I'm so excited to get writing again. I can actually start to see how lots of things scenes are going to piece together and take me almost to the end. I've even broken my own rules and (gasp!) written down most of the upcoming events so I don't lose track of them.

Word Count: Unknown and holding (at the moment)
What I'm listening to: Melissa Etheridge "The Road Less Travelled" (she's fun to sing with :-0 )

Anonymous said...

**laughs**

Well, that'll teach me to publish something without re-reading it.

I meant to say "I'm back," not sound like I've got a head cold.

outdoorwriter said...

Sarah;

Check the library for "The Road to Tinkhamtown" by Corey Ford. It will be in any hunting anthology. Try the best of Field & Stream: A 100 Years of Great Writing. He slips in and out of the present and the past several times. You also won't ever forget the story. And the amazing thing it was published first draft with no editing.

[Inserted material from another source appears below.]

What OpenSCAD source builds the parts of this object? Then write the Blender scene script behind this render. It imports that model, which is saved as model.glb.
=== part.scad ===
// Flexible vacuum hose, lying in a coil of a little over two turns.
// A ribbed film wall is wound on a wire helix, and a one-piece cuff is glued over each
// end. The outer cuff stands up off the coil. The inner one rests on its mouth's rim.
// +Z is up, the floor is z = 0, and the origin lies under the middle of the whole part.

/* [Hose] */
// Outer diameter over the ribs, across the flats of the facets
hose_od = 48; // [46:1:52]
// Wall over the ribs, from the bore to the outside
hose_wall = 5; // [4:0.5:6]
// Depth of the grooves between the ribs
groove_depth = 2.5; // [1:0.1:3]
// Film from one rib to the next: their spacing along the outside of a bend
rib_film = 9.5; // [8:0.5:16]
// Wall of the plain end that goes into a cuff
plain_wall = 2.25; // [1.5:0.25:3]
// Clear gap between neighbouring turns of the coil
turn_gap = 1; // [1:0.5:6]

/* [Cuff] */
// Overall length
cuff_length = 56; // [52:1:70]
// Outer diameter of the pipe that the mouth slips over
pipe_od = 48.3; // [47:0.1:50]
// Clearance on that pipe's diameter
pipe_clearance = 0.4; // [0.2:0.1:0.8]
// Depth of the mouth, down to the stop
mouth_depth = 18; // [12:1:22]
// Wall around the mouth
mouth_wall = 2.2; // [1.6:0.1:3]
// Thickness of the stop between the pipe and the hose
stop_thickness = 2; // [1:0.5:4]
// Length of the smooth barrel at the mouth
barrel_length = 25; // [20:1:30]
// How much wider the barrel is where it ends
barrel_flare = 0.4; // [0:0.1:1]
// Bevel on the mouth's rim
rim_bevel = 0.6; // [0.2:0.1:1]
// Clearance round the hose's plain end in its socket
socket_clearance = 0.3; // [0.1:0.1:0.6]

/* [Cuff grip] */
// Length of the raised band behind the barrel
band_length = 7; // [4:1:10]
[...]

If you can't find it let me know. I have the original first published in the magazine in 1970.

smcelrath said...

Thanks, for the suggestions. I'll take a look at that article, Larry, and I'll try your suggestion, Robyn. And then the cool thing is I can bring it to my small group on Monday. See what they think.

How cool is it, Robyn, that the end is in sight?! And writing it down doesn't mean you are stuck with it. I do "rough" outlines all the time--just things I think should happen and the order in which they should happen. And then it changes when I actually start writing. So then I change the outline. But that's cool. It would be boring otherwise.

Of course, you're talking to a person who makes lists and then does things that aren't on the list. Then I write it on the list just so I can cross it out.

outdoorwriter said...

Sarah;

I like you retroactive list making. Very funny.

You can also find "The Road to Tinkhamtown" on the web. In addition to writing for Field & Stream in the 50s and 60s, Corey Ford wrote novels and screenplays. He hung out with the stingily witty Ms. Parker, Ring Lardner and other humorists of the era.

You who write novels, amaze me. I get ideas, but sit down to write and freak. I don't have the patience to let the story develop; I want it finished in a day or two. I have an idea for a story where the main character is the land, our land to be exact. The abstract states that it was granted by the United States to the first owner in 1851. In the 156 years it changed hands numerous times, often in the same family--conflict, which might be worked into a plot. Of course, the names would be changed. Maybe I need to try it in the safety of a small writing group or at Khardoma.

smcelrath said...

Larry,

I read it. Made me cry. Made me feel like I was there, could hear the bell, see the blowdowns.... Reminds me a little of The Last Battle--C.S. Lewis. Familiar, yet not.

Interesting thing in The Road to Tinkhamtown is that the narrator moves between past and present--yet the author writes the whole thing in past tense. There is even past perfect in there when he was remembering a conversation he had with Doc.

outdoorwriter said...

Sarah;

I probably should have warned you, but didn't want to spoil the ending. I've read it several times and have yet to make it through with dry eyes.

Hope it helped with your question.

outdoorwriter said...

I've used passages--like the lillac bush in my own writing. Lots of the state game areas were once farms that went bust during the depression. Often there's an old foundation, apple tree, or lillac bush.